• WRITTEN PROBLEM:
Copy out every line that contains the word "slide".

• PROVIDED MATERIAL:
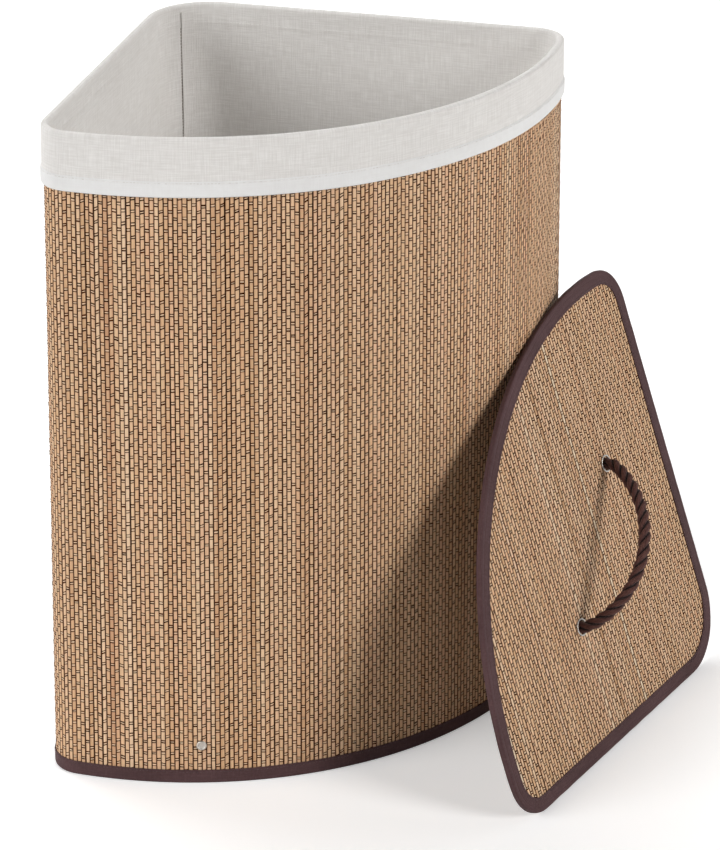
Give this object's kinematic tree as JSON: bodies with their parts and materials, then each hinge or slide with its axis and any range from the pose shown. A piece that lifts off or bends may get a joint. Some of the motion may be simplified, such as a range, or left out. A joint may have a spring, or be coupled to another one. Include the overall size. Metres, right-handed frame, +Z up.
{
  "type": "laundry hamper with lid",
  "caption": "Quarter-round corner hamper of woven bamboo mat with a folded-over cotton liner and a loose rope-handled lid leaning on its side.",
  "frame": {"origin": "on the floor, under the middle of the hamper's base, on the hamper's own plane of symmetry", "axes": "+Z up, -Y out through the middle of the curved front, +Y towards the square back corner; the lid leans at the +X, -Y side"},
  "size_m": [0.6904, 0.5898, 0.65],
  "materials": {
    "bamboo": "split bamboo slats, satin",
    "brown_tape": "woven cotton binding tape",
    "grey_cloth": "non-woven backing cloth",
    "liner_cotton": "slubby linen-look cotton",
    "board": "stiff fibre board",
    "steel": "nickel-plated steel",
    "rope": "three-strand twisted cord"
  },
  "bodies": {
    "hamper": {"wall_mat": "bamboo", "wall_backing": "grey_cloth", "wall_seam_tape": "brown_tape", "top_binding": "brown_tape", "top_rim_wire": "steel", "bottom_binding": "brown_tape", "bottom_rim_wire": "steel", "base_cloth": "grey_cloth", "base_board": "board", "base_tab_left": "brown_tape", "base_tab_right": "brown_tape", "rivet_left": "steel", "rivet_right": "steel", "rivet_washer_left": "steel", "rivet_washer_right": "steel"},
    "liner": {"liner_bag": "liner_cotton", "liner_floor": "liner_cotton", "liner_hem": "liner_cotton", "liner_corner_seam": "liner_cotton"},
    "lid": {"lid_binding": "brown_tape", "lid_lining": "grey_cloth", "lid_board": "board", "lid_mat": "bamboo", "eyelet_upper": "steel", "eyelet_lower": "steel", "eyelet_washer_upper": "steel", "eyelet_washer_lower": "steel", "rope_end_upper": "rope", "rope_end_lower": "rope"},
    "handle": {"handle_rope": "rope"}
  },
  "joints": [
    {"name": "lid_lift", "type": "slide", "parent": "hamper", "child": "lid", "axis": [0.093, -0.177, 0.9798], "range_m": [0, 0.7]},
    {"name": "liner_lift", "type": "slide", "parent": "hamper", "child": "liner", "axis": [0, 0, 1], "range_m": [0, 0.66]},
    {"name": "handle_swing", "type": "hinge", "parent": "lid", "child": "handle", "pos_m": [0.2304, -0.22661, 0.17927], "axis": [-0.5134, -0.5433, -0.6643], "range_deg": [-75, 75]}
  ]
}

• ANSWER IN FULL:
Give this object's kinematic tree as JSON: bodies with their parts and materials, then each hinge or slide with its axis and any range from the pose shown. A piece that lifts off or bends may get a joint. Some of the motion may be simplified, such as a range, or left out. A joint may have a spring, or be coupled to another one. Include the overall size. Metres, right-handed frame, +Z up.
    {"name": "lid_lift", "type": "slide", "parent": "hamper", "child": "lid", "axis": [0.093, -0.177, 0.9798], "range_m": [0, 0.7]},
    {"name": "liner_lift", "type": "slide", "parent": "hamper", "child": "liner", "axis": [0, 0, 1], "range_m": [0, 0.66]},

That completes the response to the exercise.